At the mall, this same winning mix of existentialism and materialism can be applied to your writing, much the same way Dave & Busters applies it to Skee Ball. First, you set a writing goal, ideally one that you won’t achieve in a single afternoon. Second, you find some purchase at the mall that’s worth working toward, ideally something dumb enough that you feel a bit guilty for wanting it in the first place. Third, you use the object’s presence in the mall to bait yourself into getting some real work done. The prize in question doesn’t need to be expensive, it just needs to be something you actually want, and probably something you would never have let yourself have otherwise. If you are willing to hold off on getting it for long enough to hit your goal, this method works wonders. What’s more, whatever you wind up buying winds up feeling like it’s the fricking Pulitzer.

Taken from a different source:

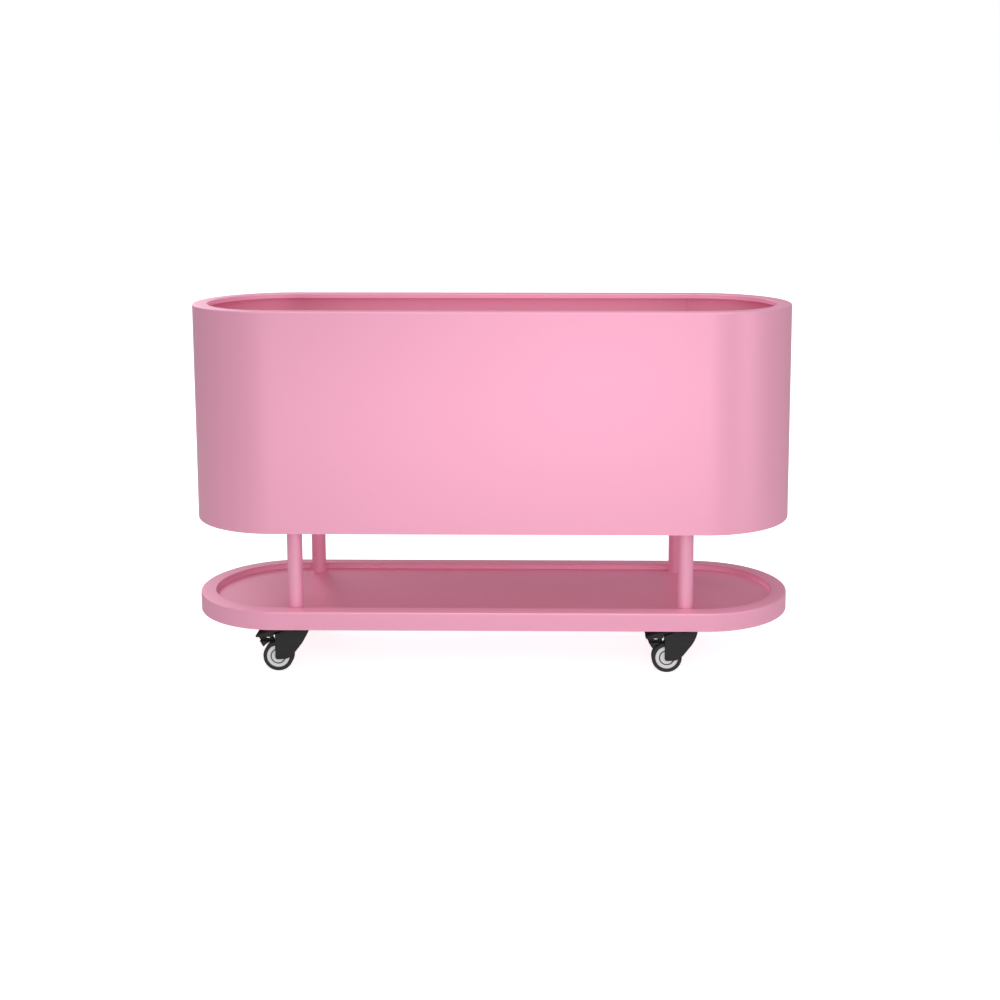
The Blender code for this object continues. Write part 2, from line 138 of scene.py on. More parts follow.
WHEEL_SIDE_CLEARANCE = 0.0015
WHEEL_POCKET_CLEARANCE = 0.0035
SHOE_CLEARANCE = 0.0004

MERGE = 2e-5
POST_STEPS = 64
BORE_STEPS = 48


# What a user would change


class SheetSettings(bpy.types.PropertyGroup):
    """How the tub's and the tray's sheet metal is folded."""

    rim_fold: FloatProperty(
        name="Rim fold", description="Outside radius of the fold from wall to rim",
        default=0.0026, unit="LENGTH",
    )
    lip_fold: FloatProperty(
        name="Lip fold", description="Outside radius of the fold from rim to lip",
        default=0.0018, unit="LENGTH",
    )
    pan_fold: FloatProperty(
        name="Pan fold", description="Inside radius between a floor and its turned-up edge",
        default=0.0022, unit="LENGTH",
    )
    flange: FloatProperty(
        name="Floor flange", description="Height of the tub floor's turned-up edge",
        default=0.012, unit="LENGTH",
    )
    cut_edge: FloatProperty(
        name="Cut edge", description="Rounding of the sheet's cut edges", default=0.0003, unit="LENGTH"
    )
    weld: FloatProperty(
        name="Weld leg", description="Leg of the weld beads round the posts", default=0.0022, unit="LENGTH"
    )
    end_steps: IntProperty(name="End steps", description="Facets of each quarter turn", default=40, min=8)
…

Me, I decided to limit my “prizes” to clothing. Having absolutely no fashion sense, every single clothing purchase would require so much research that I could string myself along for weeks with a single pair of skinny jeans.
But reader, let me tell you: when I finally got them? They felt like emo victory.
* * *
Perhaps the best thing about the mall, at the end of the day, was the way it reminded me what was outside the mall, whenever it was time to go.
When nearing the end of an afternoon’s work, I’d inevitably catch sight of something that made me think of home, and my tiny belligerent pal Higgins. Sometimes it would be an ad for pet food, sometimes it would be a poster for the latest movie about a doomed fictional dog, one time it was even the Easter Bunny. (HE HAS HIGGINS’S EYES, I TELL YOU!)
Whatever the trigger had been, once I started thinking about Higgins, I knew the jig was up. He may have been the reason I had to write at the mall in the first place, but he was always the reason I left.
I like to think that he’d appreciate the irony, but he probably wouldn’t, because let’s face it: this sentence sounds too much like writing, and Higgins hates the stuff.